Tail risk is a form of portfolio risk that arises when the possibility that an investment will move more than three standard deviations from the mean. Dynamic correlation is the analysis of a portfolio's spread-dependent correlation instruments, i.e. tranche options, through either a top-down or bottoms-up to model.

"We can no longer look at risk as standard deviation but as downside risk as well as liquidity risk, and doing so changes the risk profile for some strategies. A liquidity focus is helpful for managing risk and for taking advantage of buying opportunities," Hill said. Liquidity risk captures the ability or inability of an investor to convert an asset into cash. Thus, instead of building a traditional portfolio consisting of 60% equities tracking the S&P 500 Index and 40% fixed income, advisers and investors might want to consider replacing 10% to 30% of the equity portion of the portfolio with funds based on such indexes as: the HFRI Fund-Weighted Composite Index, the CBOE S&P 500 95-10 Collar Index, the CBOE S&P 2% OTM BuyWrite Index, the VIX Short-Term Futures Index and the VIX Mid-Term Futures Index, she said.

"These indexes reduce risk, and while they may have mixed results on returns," Hill said, back-testing shows that they "performed better in the 1990s and 2000s than simply shifting to fixed income. We will see these and other new types of strategies to include in portfolios, even if only in small increments."

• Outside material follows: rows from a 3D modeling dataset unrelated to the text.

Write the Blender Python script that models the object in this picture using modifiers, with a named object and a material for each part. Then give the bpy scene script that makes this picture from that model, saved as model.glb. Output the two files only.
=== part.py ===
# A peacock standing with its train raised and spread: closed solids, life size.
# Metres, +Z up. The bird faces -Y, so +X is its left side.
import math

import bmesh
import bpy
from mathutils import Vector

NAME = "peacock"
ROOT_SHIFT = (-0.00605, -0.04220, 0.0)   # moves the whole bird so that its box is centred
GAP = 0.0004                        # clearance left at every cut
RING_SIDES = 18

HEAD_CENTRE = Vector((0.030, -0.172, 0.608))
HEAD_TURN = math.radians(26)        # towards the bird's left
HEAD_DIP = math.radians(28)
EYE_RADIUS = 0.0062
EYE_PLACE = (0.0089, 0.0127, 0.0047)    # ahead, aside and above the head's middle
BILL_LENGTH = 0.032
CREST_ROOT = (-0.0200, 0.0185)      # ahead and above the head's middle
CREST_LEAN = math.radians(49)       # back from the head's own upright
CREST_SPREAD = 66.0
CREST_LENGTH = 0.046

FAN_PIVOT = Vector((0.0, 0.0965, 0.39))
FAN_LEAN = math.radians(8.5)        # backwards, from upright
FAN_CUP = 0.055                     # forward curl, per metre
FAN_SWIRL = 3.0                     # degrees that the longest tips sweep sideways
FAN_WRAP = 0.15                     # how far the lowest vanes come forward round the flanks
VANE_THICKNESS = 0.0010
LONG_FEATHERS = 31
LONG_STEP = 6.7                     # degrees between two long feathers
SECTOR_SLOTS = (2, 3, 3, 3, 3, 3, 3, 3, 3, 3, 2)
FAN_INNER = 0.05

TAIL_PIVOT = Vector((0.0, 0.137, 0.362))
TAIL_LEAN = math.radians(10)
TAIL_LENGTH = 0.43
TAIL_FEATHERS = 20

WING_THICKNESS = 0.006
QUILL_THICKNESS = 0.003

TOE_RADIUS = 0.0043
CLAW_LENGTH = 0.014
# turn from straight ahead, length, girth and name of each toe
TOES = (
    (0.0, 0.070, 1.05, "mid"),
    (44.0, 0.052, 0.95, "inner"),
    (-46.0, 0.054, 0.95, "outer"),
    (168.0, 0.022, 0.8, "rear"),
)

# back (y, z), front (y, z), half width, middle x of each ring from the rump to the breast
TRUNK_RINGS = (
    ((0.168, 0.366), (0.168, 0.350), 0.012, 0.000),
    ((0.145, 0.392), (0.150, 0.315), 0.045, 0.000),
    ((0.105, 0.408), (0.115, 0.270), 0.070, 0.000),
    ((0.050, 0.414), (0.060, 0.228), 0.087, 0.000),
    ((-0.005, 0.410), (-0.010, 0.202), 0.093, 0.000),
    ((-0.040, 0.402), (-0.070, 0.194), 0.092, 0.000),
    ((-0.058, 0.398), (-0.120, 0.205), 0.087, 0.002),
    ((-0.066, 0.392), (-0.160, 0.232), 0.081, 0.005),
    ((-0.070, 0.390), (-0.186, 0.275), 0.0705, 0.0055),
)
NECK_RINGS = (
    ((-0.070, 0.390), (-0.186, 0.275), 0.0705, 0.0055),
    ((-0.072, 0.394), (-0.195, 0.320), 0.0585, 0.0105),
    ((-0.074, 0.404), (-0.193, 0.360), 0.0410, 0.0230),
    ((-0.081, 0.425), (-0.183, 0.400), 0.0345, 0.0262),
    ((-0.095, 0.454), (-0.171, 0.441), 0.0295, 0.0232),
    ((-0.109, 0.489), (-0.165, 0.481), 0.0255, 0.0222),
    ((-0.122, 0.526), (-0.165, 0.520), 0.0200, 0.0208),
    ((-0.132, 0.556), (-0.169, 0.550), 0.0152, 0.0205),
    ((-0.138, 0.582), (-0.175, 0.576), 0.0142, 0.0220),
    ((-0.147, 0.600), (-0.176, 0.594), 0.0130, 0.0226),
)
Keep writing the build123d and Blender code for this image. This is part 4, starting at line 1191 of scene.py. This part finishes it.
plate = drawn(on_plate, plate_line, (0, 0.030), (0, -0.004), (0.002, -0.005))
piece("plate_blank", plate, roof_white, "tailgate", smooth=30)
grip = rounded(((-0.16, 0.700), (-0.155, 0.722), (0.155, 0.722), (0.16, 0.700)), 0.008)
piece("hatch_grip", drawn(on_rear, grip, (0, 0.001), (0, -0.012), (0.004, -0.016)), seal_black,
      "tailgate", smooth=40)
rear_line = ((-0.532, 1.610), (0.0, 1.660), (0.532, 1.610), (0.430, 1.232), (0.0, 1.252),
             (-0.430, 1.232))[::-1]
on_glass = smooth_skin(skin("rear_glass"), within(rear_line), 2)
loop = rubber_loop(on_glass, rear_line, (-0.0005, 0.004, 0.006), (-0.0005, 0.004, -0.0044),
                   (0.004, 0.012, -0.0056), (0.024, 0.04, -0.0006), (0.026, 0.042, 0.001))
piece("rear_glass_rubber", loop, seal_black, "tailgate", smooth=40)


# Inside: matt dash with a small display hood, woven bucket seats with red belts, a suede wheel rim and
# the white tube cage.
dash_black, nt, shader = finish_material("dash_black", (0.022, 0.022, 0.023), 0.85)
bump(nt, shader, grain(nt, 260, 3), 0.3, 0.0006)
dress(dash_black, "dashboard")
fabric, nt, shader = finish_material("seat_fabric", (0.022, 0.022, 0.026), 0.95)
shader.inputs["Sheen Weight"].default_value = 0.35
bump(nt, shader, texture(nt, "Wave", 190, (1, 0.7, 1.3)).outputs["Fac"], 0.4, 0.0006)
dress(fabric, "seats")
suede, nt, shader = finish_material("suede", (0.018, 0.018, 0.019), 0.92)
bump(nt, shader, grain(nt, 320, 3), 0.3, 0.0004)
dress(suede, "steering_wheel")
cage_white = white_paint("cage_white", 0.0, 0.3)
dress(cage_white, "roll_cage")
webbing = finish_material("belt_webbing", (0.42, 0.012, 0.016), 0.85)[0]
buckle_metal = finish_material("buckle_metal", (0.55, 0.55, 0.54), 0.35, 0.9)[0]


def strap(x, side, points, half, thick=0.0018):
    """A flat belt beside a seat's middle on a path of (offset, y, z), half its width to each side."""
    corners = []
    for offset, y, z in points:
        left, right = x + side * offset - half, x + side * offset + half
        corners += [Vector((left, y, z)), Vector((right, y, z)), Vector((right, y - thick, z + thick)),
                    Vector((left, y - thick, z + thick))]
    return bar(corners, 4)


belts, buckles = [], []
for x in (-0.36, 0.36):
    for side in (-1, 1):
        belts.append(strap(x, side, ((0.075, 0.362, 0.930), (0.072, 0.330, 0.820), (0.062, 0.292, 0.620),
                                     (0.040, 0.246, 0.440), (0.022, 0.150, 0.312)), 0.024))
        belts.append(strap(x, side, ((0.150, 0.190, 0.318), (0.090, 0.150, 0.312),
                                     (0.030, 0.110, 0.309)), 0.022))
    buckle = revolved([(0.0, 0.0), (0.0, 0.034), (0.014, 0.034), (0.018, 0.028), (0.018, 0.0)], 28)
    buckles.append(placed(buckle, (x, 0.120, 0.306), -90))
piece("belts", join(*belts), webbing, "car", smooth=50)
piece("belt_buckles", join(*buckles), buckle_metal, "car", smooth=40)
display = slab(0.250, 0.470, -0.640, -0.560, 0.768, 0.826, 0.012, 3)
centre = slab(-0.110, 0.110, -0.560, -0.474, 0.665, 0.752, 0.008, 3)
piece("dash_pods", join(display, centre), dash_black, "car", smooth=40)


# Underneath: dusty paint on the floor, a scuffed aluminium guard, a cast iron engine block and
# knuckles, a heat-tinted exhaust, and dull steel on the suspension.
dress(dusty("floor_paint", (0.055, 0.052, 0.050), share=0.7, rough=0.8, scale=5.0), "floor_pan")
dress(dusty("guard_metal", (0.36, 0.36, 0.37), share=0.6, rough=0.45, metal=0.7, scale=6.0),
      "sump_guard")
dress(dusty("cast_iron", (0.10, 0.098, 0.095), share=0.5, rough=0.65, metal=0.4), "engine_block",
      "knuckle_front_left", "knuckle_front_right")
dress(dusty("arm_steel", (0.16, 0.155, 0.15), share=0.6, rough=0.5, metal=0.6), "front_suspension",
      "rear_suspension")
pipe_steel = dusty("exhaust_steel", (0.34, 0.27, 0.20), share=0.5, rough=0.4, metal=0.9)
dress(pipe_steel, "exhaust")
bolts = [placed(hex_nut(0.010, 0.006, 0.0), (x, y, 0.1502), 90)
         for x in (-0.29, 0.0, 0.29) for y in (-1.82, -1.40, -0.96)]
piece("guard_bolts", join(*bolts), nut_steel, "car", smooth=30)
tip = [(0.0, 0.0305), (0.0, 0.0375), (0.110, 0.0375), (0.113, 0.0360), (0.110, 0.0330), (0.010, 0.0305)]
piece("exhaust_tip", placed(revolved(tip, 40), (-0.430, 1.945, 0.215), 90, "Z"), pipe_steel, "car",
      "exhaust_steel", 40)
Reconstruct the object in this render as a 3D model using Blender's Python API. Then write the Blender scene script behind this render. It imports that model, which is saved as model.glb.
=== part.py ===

Hill also asked investors to "consider a greater role for strategic shifts in their portfolios based on the expected risk environment and to give more weight to dynamic and multi-asset class strategies."

Another big driver of index innovation in the coming years will be the creation of a new category: "supernational global enterprises," said Steven H. Strongin, head of global investment research at Goldman Sachs. "For the past 30 years, the U.S. consumer was the key driver of the global economy," Strongin said. "The U.S. is no longer the key driver of world growth, as evidenced by the commodity cycle no longer being synced to the U.S. but to emerging markets and the interest rate cycle being heavily influenced by China's inflation rate."

In the coming years, there will be "increasing pressure to think differently about indices. They will no longer just provide market access, serve as benchmarks or provide asset allocation to passive investments," Strongin said. He predicts the creation of a new category of indexes tracking global enterprises as well as a bigger focus on sectors rather than individual countries. "Materials, for instance, face the same global demand patterns regardless of the country where they are being consumed. Technology and banking also are very much international," he said. "We saw the beginnings of these global players outperforming regionals in the credit crisis."

Thus, with global enterprises and sectors becoming categories of their own, country indexes will become purer with global companies stripped out, Strongin said.

Strongin added: "In the next five to six years, we have to regrid how we build investments. We will care more about location and demand than where production is located. About global versus local rather than large- and small-cap. That's a very different way to think about investing" and will require very different types of indexes than what's currently available, he said.

"Indexes today are a homogenized mix," Strongin said. "A lot of the 'diversification' isn't real. We need new tools, and we need to filter all of the indexes to realize we all live in a global world. It will take time, but we are going to see an ongoing story over the next 20-30 years moving to this globalization and sector story. It will be as big as the post-World War II growth was in the U.S."

As for what factors Dow Jones Indexes considers when deciding to develop indexes for new asset classes and what is coming to market right now, Jamie Farmer, executive director, said catalysts include developing investment themes, regulatory developments, social or economic changes, tax policies and client demand.

"If any of these fundamental environments exists, we will create an index to replicate that market," Farmer said.

While risk-adjusted indexes continue to be "hugely popular," Farmer said, investors' risk appetite is gradually increasing, leading to the debut of indexes replicating hedge funds, venture capital, commodity indexes covering both a full curve or individual commodities, and frontier and emerging markets. Other popular indexes of late track sustainability and green investing, infrastructure, water, real assets such as timber and agribusiness, non-U.S. real estate and debt, TIPS, and international small-cap equities and value.